Task objective :: Set down exactly the lines in the records below that run from the line with "for vertex, point" to the line with "from mathutils import Matrix", inclusive, and nothing more.

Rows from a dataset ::
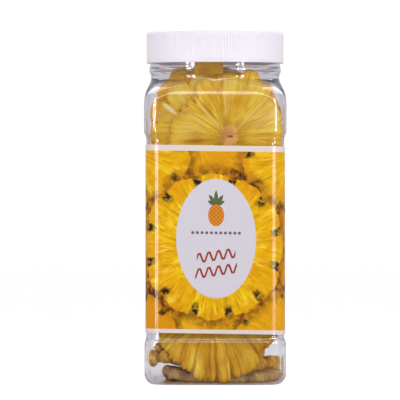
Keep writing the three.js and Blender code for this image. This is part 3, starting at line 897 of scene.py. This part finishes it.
upper_places = [
    dict(
        x=UPPER_SIDEWAYS.get(i, spread(i, 11, 3)), y=ROW_FRONT + i * ROW_PITCH, z=z, relief=0.4, mottle=0.6,
        r=36.4 + 1.6 * chance(i, 12), lean=6.6 * (1 - 2 * i / (ROW_COUNT - 1)), pivot=TOP_PIVOT,
    )
    for i, z in enumerate(UPPER_HEIGHTS)
]
upper_places[FRONT_UPPER].update(relief=0.16, mottle=0.25, spots=FRONT_SPOTS)
upper_places[RISEN].update(mottle=0)
upper_places[1].update(spots=SLIT_SPOTS)
lower_places = [
    dict(
        x=-1.3, y=-35.2, z=41.8, r=37, lean=0.5, pivot=41.8, relief=1.85, bend=0.6, ridges=0.45,
        mottle=0.35, spots=LOWER_SPOTS,
    ),
    dict(x=2.2, y=LOWER_ROW_FRONT, z=50, r=41.5, lean=0.5, pivot=50),
]
lower_places += [
    dict(
        x=spread(i, 13, 4.5), y=LOWER_ROW_FRONT + i * ROW_PITCH, z=55 + 4 * chance(i, 14),
        r=37.4 + 1.6 * chance(i, 15), lean=spread(i, 16, 3), pivot=56,
    )
    for i in range(1, ROW_COUNT - 2)
]
lying_places = [
    dict(x=0.4, y=6.5, z=13.9, r=40, tilt=4.2, thick=(3.4, 8.0), relief=1.6, ridges=0.45),
    dict(x=1.6, y=2.0, z=8.2, r=37, tilt=0.2, bowl=-4.2, thick=(3, 7.5), relief=1.0, ridges=0.5),
]
print(len(upper_places), "upper,", len(lower_places), "lower and", len(lying_places), "lying slices")


# %% Standing, lying and pressed against the wall
def stand_up(points, place):
    """Turns a slice's front to the front of the jar, leans it about a level line and moves it."""
    lean = math.radians(place["lean"])
    x, up, forward = points[:, 0] + place["x"], points[:, 1] + place["z"] - place["pivot"], -points[:, 2]
    y = forward * math.cos(lean) + up * math.sin(lean) + place["y"]
    z = -forward * math.sin(lean) + up * math.cos(lean) + place["pivot"]
    return np.stack([x, y, z], axis=-1)


def lay_down(points, place):
    """Leaves a slice flat with its front upwards, tilts its right side down and moves it."""
    tilt = math.radians(place["tilt"])
    x, y, out = points.T
    turned = [x * math.cos(tilt) + out * math.sin(tilt), y, out * math.cos(tilt) - x * math.sin(tilt)]
    return np.stack(turned, axis=-1) + [place["x"], place["y"], place["z"]]


WALL_GAP = 0.4
wall_path = inside_path[::-1]
wall_path = wall_path[np.argmin(wall_path[:, 1]):]


def press_inside(points):
    """Pulls each point that is past the wall straight in towards the jar's axis, to just inside the wall, and
    lifts it off the base."""
    x, y, z = points.T
    flat = np.hypot(x, y)
    direction = np.arctan2(y, x)
    half = np.interp(z, wall_path[:, 1], wall_path[:, 0]) - WALL_GAP
    corner = np.maximum(corner_radius(half + WALL_GAP + WALL, z) - WALL - WALL_GAP, 1)
    limit = square_reach(direction, half, np.minimum(corner, half))
    pull = np.minimum(1, limit / np.maximum(flat, 1e-6))
    dome = [20, DOME_R, DOME_FOOT_R], [BASE_TOP, BASE_TOP - DOME_FALL, FLOOR_TOP]
    base = np.interp(flat * pull, *dome) + WALL_GAP / 2
    return np.stack([x * pull, y * pull, np.maximum(z, base)], axis=-1)


# %% Pieces of one slice or of many
def dress_slices(piece, forms):
    """Gives a piece the map and the tints of the forms that it is made of."""
    set_map(piece, "rays", np.concatenate([form[1] for form in forms])[corner_points(piece)])
    tints = piece.data.attributes.new("tints", "FLOAT_VECTOR", "POINT")
    tints.data.foreach_set("vector", np.concatenate([form[2] for form in forms]).astype(np.float32).ravel())


def add_slices(name, places, numbers, columns, rows, settle=stand_up):
    """Joins the slices of some places into one piece, with their map and their tints."""
    forms = [slice_form(n, place, columns, rows) for n, place in zip(numbers, places)]
    points = [press_inside(settle(form[0], place)) for form, place in zip(forms, places)]
    starts = np.cumsum([0] + [len(own) for own in points])
    faces = []
    for start, (_, _, _, rings) in zip(starts, forms):
        faces += [grid_faces(rings, columns) + start, end_fans(rings, columns) + start]
    piece = add_piece(name, np.concatenate(points), faces, "slices")
    dress_slices(piece, forms)
    return piece


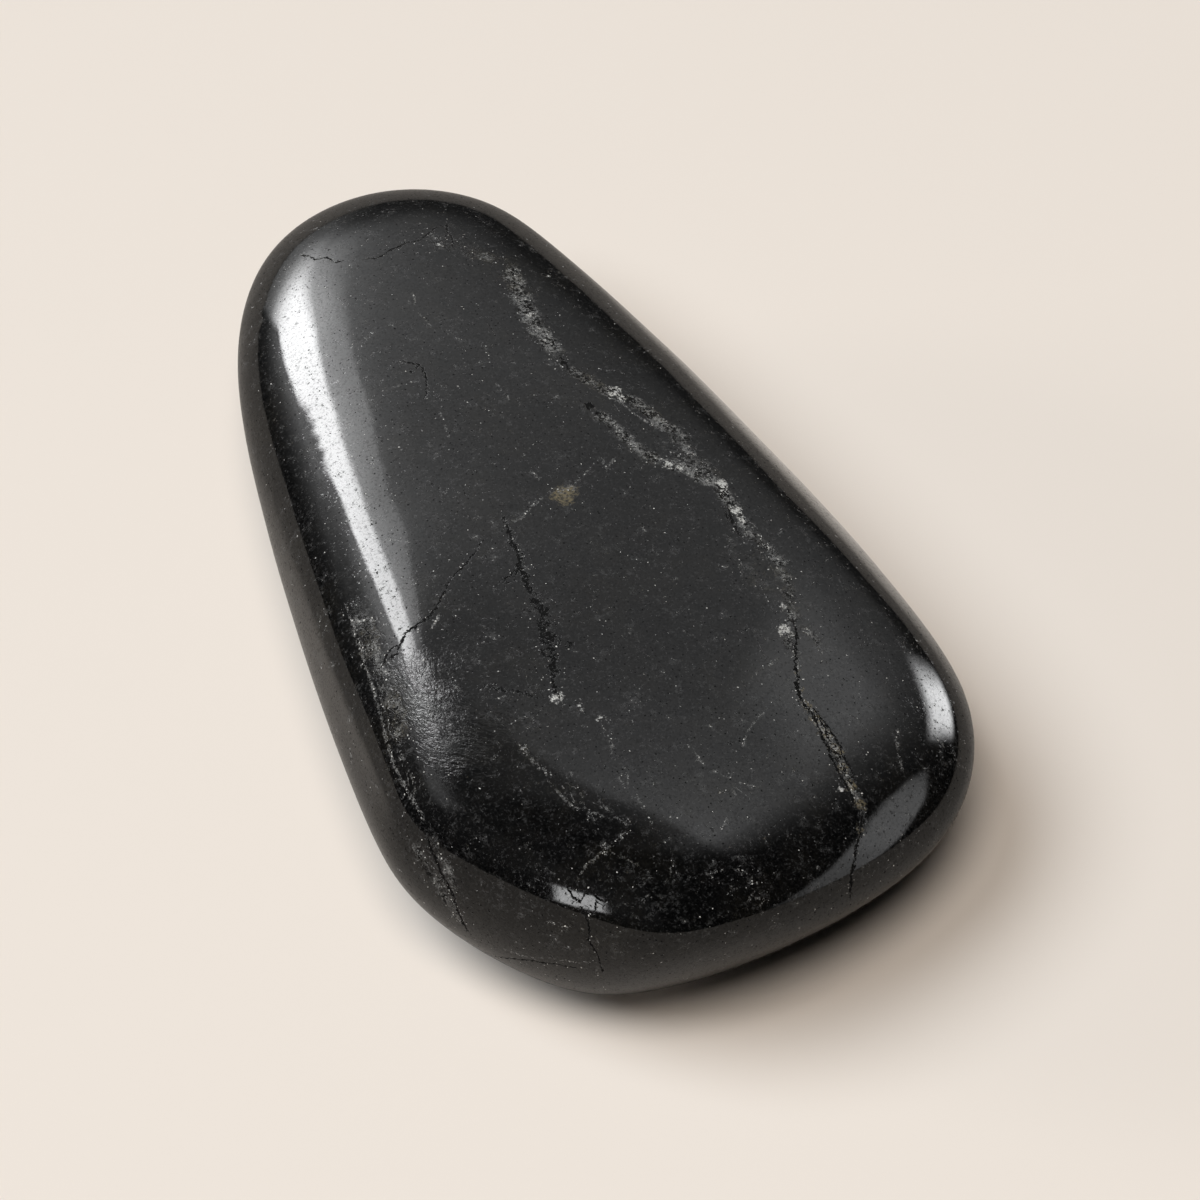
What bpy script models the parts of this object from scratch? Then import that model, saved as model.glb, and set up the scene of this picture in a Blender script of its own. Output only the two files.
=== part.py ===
"""A tumbled shungite stone: one black, glassy pebble, worn round and polished in a tumbler.

The stone lies on its belly. +Z is up, +Y runs to its narrow end, and the origin is under the
middle of its box, on the surface it rests on. Lengths are in millimetres until the mesh is made.

The stone began as a flat, three-cornered splinter and was then worn down. So its form is given by
the worn corners that stand out from it: each is an upright ellipsoid, and the stone is the smooth
skin stretched around them all, with the broad, faint dents that tumbling leaves.
"""

import bpy
import bmesh
import numpy as np
from mathutils import Vector, noise
from mathutils.bvhtree import BVHTree

METRES = 0.001

# The worn corners: (across, along, up) of the middle, radius seen from above, half height.
CORNERS = {
    "narrow_end": (-1.6, 15.7, 6.6, 7.2, 2.0),
    "narrow_left": (-6.4, 9.9, 7.1, 4.4, 2.9),
    "broad_left": (-10.0, -13.0, 7.1, 3.0, 4.0),
    "broad_right": (4.0, -12.6, 6.2, 8.9, 3.4),
    "broad_brow": (-2.6, -18.6, 8.6, 4.3, 2.0),
    "broad_foot": (-5.1, -17.5, 3.8, 3.0, 2.5),
    "right_waist": (7.6, -4.6, 6.7, 1.6, 3.1),
    "belly_narrow": (-2.0, 6.4, 4.8, 5.2, 4.0),
    "belly_broad": (0.6, -6.7, 4.8, 7.4, 4.0),
    "narrow_underside": (-1.5, 16.3, 4.6, 5.2, 3.4),
    "right_underside": (4.6, -11.4, 4.6, 6.8, 3.7),
}
EDGE_ROUNDING = 0.86        # how softly the skin passes from one corner to the next

# The grid of the skin, laid out on a box-shaped sphere of about the stone's own size.
GRID_CUTS = 27              # cuts along each side of the box
GRID_REACH = (13.0, 23.0, 7.0)
GRID_MIDDLE = (0.0, -1.0, 6.0)
SKIN_LEVEL = 7              # how finely the skin is worked out before the grid is laid on it

# Dents left by tumbling: (size across, depth)
DENTS = ((9.0, 0.08), (4.0, 0.03))
DENT_SEED = Vector((3.1, 7.7, 1.9))
WORN_DEPTH = 0.25           # how much of the belly is worn away to the flat it rests on

SHUNGITE_BLACK = (0.012, 0.0115, 0.011, 1.0)
SHUNGITE_ROUGHNESS = 0.16


def clear_scene():
    for existing in list(bpy.data.objects):
        bpy.data.objects.remove(existing, do_unlink=True)


def skin_points(normals):
    """The point of the stretched skin that faces along each unit normal."""
    corners = np.array(list(CORNERS.values()))
    middles = corners[:, :3]
    radii = corners[:, [3, 3, 4]]
    stretched = normals[:, None, :] * radii
    spans = np.linalg.norm(stretched, axis=2)
    tips = middles + stretched * radii / spans[:, :, None]
    reaches = normals @ middles.T + spans

    # A soft maximum of the corners' reaches keeps the skin convex and without creases.
    furthest = reaches.max(axis=1, keepdims=True)
    weights = np.exp((reaches - furthest) / EDGE_ROUNDING)
    total = weights.sum(axis=1, keepdims=True)
    weights /= total
    reach = furthest + EDGE_ROUNDING * np.log(total)
    lift = reach - (weights * reaches).sum(axis=1, keepdims=True)
    return (weights[:, :, None] * tips).sum(axis=1) + lift * normals


def fine_skin():
    """The skin as a fine net of triangles that rays can be cast onto."""
    net = bmesh.new()
    bmesh.ops.create_icosphere(net, subdivisions=SKIN_LEVEL, radius=1.0)
    normals = np.array([vertex.co.normalized()[:] for vertex in net.verts])
    points = [Vector(point) for point in skin_points(normals)]
    triangles = [[vertex.index for vertex in face.verts] for face in net.faces]
    net.free()
    return BVHTree.FromPolygons(points, triangles)


def dented(point, outward):
    """Move a point of the skin in or out by the faint dents of tumbling."""
    shift = 0.0
    for size, depth in DENTS:
        shift += depth * noise.noise(point / size + DENT_SEED)
    return point + outward * shift


def settled(points):
    """Set the stone over the origin, on the flat that its belly is worn to."""
    low = points.min(axis=0)
    high = points.max(axis=0)
    origin = (low + high) / 2
    origin[2] = low[2] + WORN_DEPTH
    points = points - origin
    points[:, 2] = np.maximum(points[:, 2], 0.0)
    return points


def make_stone(name):
    skin = fine_skin()
    middle = Vector(GRID_MIDDLE)
    reach = Vector(GRID_REACH)

    grid = bmesh.new()
    bmesh.ops.create_cube(grid, size=2.0)
    bmesh.ops.subdivide_edges(grid, edges=grid.edges, cuts=GRID_CUTS, use_grid_fill=True)
    points = []
    for vertex in grid.verts:
        # The tangent spaces the rows evenly once the box is blown up into a sphere.
        even = Vector([np.tan(side * np.pi / 4) for side in vertex.co])
        direction = (even.normalized() * reach).normalized()
        point, outward, _, _ = skin.ray_cast(middle, direction)
        points.append(dented(point, outward))
    for vertex, point in zip(grid.verts, settled(np.array(points))):
        vertex.co = Vector(point) * METRES
    bmesh.ops.recalc_face_normals(grid, faces=grid.faces)
    mesh = bpy.data.meshes.new(name)
    grid.to_mesh(mesh)
    grid.free()
    mesh.shade_smooth()

    stone = bpy.data.objects.new(name, mesh)
    bpy.context.collection.objects.link(stone)
    return stone


def shungite_material():
    material = bpy.data.materials.new("shungite")
    material.use_nodes = True
    shader = material.node_tree.nodes["Principled BSDF"]
    shader.inputs["Base Color"].default_value = SHUNGITE_BLACK
    shader.inputs["Roughness"].default_value = SHUNGITE_ROUGHNESS
    shader.inputs["Metallic"].default_value = 0.0
    material.diffuse_color = SHUNGITE_BLACK
    return material


clear_scene()
stone = make_stone("tumbled_shungite")
stone.data.materials.append(shungite_material())
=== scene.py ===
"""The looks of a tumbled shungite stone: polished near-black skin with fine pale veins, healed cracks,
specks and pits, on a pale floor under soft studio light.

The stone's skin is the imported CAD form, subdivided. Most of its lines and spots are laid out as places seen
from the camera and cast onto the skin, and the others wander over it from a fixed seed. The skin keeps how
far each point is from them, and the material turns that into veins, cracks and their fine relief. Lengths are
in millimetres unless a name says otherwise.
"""

import math
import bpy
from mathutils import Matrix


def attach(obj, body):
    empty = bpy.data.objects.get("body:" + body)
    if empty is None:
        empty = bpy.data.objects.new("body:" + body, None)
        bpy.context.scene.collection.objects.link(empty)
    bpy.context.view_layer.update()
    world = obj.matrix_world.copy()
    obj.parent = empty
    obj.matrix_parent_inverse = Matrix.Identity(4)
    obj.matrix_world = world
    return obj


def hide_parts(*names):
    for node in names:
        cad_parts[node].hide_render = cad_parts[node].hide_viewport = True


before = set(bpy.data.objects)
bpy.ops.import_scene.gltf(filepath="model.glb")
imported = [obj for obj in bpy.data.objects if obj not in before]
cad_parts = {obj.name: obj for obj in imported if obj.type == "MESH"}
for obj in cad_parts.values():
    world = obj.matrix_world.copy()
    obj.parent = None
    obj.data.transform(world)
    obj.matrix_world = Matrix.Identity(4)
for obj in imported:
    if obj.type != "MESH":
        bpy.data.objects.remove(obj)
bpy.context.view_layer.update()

from types import SimpleNamespace

import bmesh
import bpy
import numpy as np
from mathutils import Vector
from mathutils.bvhtree import BVHTree

MM = 0.001
DEGREES = 180 / math.pi
NODE = "tumbled_shungite"

# ---------------------------------------------------------------------------------------------------
# Camera
# ---------------------------------------------------------------------------------------------------
IMAGE_SIDE = 1200
CAMERA_TARGET = Vector((0.965, -1.543, 4.537))
CAMERA_BACK = Vector((-0.2304, -0.6001, 0.7660)).normalized()
CAMERA_DISTANCE = 224.0
CAMERA_FIELD = math.radians(13.3)
SENSOR_WIDTH = 36.0
CLIP_NEAR, CLIP_FAR = 0.01, 20.0

CAMERA_RIGHT = Vector((0, 0, 1)).cross(CAMERA_BACK).normalized()
CAMERA_UP = CAMERA_BACK.cross(CAMERA_RIGHT)
AWAY = Vector((0, 0, 1)).cross(CAMERA_RIGHT)
CAMERA_PLACE = CAMERA_TARGET + CAMERA_BACK * CAMERA_DISTANCE
FOCAL_PIXELS = IMAGE_SIDE / 2 / math.tan(CAMERA_FIELD / 2)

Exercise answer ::
    for vertex, point in zip(grid.verts, settled(np.array(points))):
        vertex.co = Vector(point) * METRES
    bmesh.ops.recalc_face_normals(grid, faces=grid.faces)
    mesh = bpy.data.meshes.new(name)
    grid.to_mesh(mesh)
    grid.free()
    mesh.shade_smooth()

    stone = bpy.data.objects.new(name, mesh)
    bpy.context.collection.objects.link(stone)
    return stone


def shungite_material():
    material = bpy.data.materials.new("shungite")
    material.use_nodes = True
    shader = material.node_tree.nodes["Principled BSDF"]
    shader.inputs["Base Color"].default_value = SHUNGITE_BLACK
    shader.inputs["Roughness"].default_value = SHUNGITE_ROUGHNESS
    shader.inputs["Metallic"].default_value = 0.0
    material.diffuse_color = SHUNGITE_BLACK
    return material


clear_scene()
stone = make_stone("tumbled_shungite")
stone.data.materials.append(shungite_material())
=== scene.py ===
"""The looks of a tumbled shungite stone: polished near-black skin with fine pale veins, healed cracks,
specks and pits, on a pale floor under soft studio light.

The stone's skin is the imported CAD form, subdivided. Most of its lines and spots are laid out as places seen
from the camera and cast onto the skin, and the others wander over it from a fixed seed. The skin keeps how
far each point is from them, and the material turns that into veins, cracks and their fine relief. Lengths are
in millimetres unless a name says otherwise.
"""

import math
import bpy
from mathutils import Matrix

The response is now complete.